U.S. 301 is a road familiar to earlier generations of American travelers. From the opening of a bridge over the Potomac River in 1940 until the completion of Interstate 95 between Washington and Richmond in the mid-1960s, 301 was the best way to get from the Northeast to Florida and other southern destinations. (It was also known as Sin Strip, because it led through a part of Maryland known as Little Vegas for its legal gambling and accompanying vice.)

So does this route offer anything for today's traveler? I wasn't sure - not just because the suburban sprawl but because of worries that the two-lane Gov. Harry W. Nice Memorial Bridge would be a significant bottleneck.

When I set out Wednesday, it was 2:27 p.m. at St. Paul and Monument streets, and my Garmin GPS system was predicting arrival at Dahlgren, Va., just across the Potomac from Maryland, at 3:56 p.m.

Now GPS is a wonderful invention, but the poor devices are utterly clueless about traffic. In a way that makes them useful because you can get a measure of how much time you're losing to congestion.

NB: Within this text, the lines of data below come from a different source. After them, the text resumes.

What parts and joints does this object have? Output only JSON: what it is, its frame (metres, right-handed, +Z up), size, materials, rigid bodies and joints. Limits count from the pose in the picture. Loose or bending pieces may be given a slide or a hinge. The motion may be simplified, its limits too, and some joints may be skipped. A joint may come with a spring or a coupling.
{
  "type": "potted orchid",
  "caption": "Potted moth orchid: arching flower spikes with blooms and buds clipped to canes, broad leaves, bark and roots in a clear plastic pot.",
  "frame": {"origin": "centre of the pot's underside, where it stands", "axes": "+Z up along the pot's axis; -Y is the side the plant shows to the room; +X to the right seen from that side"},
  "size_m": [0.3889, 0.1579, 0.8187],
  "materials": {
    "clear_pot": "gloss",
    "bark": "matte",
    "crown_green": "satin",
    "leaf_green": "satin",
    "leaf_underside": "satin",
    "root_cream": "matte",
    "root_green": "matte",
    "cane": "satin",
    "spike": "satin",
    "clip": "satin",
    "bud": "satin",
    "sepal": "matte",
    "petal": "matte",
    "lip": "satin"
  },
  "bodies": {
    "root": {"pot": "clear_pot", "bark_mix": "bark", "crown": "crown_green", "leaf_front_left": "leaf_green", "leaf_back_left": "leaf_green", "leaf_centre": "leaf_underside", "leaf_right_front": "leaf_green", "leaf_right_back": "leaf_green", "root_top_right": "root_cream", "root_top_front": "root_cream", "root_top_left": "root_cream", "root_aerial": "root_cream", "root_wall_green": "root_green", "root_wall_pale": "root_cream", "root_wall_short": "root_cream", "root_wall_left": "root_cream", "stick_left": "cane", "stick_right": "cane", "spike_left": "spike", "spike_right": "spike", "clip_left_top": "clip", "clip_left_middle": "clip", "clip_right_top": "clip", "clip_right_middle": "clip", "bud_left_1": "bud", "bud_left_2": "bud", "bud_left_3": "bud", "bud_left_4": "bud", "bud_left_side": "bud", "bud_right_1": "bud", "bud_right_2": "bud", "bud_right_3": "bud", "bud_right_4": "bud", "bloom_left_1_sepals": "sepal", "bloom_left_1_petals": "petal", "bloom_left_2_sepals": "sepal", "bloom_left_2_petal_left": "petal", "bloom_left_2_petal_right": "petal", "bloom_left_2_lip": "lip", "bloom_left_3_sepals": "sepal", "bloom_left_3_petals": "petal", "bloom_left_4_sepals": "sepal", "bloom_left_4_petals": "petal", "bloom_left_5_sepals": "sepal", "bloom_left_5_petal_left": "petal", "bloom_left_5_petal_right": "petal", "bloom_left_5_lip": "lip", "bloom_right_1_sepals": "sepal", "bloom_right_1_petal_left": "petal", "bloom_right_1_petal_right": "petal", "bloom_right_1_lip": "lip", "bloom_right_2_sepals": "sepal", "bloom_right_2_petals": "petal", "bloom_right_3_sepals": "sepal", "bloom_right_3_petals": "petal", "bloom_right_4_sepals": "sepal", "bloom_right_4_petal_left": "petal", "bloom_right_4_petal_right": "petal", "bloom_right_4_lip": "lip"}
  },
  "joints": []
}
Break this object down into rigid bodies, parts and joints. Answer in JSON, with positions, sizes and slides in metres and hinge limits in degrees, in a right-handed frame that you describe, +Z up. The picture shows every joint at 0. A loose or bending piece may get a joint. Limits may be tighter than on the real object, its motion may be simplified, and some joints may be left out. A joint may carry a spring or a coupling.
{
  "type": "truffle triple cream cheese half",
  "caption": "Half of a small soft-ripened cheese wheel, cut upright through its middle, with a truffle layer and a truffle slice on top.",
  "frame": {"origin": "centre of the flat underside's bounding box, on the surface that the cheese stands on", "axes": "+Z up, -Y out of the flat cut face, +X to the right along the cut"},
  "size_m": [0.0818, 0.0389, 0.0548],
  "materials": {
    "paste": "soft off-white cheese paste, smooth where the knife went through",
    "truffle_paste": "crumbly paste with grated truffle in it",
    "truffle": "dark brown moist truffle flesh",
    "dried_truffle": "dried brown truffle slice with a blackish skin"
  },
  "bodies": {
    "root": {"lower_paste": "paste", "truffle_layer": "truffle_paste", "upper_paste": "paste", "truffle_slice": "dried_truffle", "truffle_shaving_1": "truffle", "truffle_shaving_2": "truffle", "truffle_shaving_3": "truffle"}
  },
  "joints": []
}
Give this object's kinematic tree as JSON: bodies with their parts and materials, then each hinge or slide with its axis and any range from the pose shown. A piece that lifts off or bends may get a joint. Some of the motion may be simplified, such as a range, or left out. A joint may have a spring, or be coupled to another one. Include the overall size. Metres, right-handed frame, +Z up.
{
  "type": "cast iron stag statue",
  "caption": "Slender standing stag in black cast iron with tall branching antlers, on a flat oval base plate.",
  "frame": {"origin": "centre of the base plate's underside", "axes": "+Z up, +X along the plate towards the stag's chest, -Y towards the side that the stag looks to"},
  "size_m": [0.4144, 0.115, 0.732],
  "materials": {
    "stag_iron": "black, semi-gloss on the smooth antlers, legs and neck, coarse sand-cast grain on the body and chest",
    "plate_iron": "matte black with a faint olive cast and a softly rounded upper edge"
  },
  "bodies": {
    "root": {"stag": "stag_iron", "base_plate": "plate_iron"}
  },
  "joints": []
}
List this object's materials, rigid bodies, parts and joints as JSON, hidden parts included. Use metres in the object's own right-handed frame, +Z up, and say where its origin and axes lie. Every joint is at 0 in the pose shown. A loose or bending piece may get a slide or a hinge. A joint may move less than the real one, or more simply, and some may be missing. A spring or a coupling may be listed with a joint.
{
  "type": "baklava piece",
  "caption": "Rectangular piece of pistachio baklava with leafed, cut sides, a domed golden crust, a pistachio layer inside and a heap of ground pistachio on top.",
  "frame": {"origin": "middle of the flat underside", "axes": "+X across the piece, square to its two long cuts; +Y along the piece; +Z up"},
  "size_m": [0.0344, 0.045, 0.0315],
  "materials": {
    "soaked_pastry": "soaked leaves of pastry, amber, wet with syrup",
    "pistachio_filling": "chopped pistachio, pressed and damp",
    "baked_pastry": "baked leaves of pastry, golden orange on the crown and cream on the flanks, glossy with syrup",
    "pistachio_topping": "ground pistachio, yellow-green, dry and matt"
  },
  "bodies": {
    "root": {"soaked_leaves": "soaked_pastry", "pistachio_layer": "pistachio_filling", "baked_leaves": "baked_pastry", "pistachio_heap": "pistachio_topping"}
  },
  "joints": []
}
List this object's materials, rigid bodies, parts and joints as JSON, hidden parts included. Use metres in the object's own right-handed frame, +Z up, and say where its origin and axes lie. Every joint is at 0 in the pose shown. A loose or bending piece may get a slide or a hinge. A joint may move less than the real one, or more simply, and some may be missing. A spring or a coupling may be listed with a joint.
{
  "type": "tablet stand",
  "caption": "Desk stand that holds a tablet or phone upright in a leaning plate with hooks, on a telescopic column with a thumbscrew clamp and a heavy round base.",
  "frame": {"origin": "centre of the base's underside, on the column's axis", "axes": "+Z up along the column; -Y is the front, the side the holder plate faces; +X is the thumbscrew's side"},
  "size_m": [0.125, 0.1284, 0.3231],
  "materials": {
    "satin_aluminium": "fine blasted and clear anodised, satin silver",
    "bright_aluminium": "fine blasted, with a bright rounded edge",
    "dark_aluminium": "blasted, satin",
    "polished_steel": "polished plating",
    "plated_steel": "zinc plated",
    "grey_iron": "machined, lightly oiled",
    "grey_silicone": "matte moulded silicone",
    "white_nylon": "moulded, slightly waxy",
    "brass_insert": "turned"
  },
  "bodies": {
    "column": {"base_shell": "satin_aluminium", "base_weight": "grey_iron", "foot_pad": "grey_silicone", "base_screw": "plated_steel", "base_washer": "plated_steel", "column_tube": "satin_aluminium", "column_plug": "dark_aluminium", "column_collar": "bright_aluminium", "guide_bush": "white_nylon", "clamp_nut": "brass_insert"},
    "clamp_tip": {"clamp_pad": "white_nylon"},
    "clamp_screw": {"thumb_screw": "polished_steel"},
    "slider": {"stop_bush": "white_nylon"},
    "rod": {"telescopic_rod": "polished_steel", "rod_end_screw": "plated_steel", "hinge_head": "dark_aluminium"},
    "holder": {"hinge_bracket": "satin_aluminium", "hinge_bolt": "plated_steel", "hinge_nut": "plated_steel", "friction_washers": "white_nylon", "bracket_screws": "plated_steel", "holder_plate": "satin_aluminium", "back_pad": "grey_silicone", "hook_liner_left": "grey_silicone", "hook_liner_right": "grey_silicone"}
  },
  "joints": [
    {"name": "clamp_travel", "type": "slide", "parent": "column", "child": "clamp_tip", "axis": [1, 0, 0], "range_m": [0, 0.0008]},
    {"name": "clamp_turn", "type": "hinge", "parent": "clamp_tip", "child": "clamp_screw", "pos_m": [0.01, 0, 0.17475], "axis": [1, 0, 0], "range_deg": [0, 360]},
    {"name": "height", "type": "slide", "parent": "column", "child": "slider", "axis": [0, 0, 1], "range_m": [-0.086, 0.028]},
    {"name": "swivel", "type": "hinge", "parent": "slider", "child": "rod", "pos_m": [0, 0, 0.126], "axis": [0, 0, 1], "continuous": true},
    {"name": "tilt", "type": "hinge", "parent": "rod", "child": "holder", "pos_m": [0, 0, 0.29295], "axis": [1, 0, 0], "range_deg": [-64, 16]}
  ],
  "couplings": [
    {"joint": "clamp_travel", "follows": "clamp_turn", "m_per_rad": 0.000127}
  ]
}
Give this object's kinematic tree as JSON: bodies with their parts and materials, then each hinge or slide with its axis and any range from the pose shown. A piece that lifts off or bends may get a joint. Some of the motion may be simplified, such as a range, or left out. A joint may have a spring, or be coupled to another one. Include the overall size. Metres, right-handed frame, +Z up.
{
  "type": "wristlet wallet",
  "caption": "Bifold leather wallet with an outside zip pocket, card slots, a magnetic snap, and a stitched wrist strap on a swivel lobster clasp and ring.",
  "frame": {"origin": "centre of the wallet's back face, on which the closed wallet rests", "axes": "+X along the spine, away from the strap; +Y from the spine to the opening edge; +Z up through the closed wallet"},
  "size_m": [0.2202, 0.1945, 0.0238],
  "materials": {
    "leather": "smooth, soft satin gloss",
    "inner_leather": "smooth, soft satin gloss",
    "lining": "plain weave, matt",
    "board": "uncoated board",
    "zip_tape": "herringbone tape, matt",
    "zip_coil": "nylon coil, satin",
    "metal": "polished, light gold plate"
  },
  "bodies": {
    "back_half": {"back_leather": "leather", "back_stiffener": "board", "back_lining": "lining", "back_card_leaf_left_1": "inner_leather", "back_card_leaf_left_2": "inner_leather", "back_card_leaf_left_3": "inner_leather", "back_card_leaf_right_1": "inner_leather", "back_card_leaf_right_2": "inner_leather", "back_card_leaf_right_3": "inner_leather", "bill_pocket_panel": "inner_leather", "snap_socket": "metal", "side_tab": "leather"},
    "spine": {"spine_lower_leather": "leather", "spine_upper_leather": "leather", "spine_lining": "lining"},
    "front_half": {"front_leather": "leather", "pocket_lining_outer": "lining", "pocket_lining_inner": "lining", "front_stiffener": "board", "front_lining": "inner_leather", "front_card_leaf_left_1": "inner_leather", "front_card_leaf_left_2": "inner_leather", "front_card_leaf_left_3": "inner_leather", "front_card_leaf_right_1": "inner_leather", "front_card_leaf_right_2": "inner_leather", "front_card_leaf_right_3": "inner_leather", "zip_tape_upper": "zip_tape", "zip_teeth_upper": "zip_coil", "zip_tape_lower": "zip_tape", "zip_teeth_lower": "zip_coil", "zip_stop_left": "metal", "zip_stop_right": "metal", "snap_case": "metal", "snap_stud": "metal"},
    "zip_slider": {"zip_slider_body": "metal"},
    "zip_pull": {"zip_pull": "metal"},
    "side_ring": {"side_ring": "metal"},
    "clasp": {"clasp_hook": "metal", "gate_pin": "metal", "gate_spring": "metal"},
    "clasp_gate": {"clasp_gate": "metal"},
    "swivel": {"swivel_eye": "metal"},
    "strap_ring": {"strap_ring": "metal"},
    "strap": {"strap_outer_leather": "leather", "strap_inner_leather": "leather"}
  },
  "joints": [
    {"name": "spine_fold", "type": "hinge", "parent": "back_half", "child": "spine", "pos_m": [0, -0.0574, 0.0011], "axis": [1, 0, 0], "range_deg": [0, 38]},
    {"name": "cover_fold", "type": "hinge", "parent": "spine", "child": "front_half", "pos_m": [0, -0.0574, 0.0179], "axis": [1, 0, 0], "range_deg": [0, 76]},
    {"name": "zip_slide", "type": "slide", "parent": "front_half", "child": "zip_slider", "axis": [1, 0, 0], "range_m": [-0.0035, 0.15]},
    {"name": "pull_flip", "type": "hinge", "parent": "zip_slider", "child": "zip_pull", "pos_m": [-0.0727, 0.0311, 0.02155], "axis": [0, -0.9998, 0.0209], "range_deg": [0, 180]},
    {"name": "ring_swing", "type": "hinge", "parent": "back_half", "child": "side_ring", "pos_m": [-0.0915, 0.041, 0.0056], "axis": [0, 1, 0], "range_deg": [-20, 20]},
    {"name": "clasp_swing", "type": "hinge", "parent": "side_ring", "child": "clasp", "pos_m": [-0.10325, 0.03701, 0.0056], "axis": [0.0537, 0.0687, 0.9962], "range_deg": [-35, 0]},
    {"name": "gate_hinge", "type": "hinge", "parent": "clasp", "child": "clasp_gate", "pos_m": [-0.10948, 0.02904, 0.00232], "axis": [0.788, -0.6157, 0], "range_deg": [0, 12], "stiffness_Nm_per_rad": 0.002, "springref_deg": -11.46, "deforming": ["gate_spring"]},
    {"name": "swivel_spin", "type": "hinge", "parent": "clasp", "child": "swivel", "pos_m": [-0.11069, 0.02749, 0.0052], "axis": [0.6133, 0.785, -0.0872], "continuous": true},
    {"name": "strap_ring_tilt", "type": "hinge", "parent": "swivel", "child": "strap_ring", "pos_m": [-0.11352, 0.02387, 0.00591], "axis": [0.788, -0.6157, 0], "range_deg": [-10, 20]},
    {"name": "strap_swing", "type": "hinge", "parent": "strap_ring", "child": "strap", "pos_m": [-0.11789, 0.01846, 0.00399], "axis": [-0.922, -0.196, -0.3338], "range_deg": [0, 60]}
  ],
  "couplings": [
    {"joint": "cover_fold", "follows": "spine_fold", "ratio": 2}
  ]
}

Anyway, the GPS system set a course for the Baltimore-Washington Parkway to the Beltway to Interstate 97. So far, so good. But where Route 3 (Crain Highway) splits off, it made a questionable call - directing me to leave I-97 to take advantage of the straight shot to 301. Dennis Starkey of Highlandtown later told me that I should have stayed on 97 to U.S. 50. He said you can more than make up the extra seven miles by avoiding the constant succession of lights on 3 through Crofton. He's right.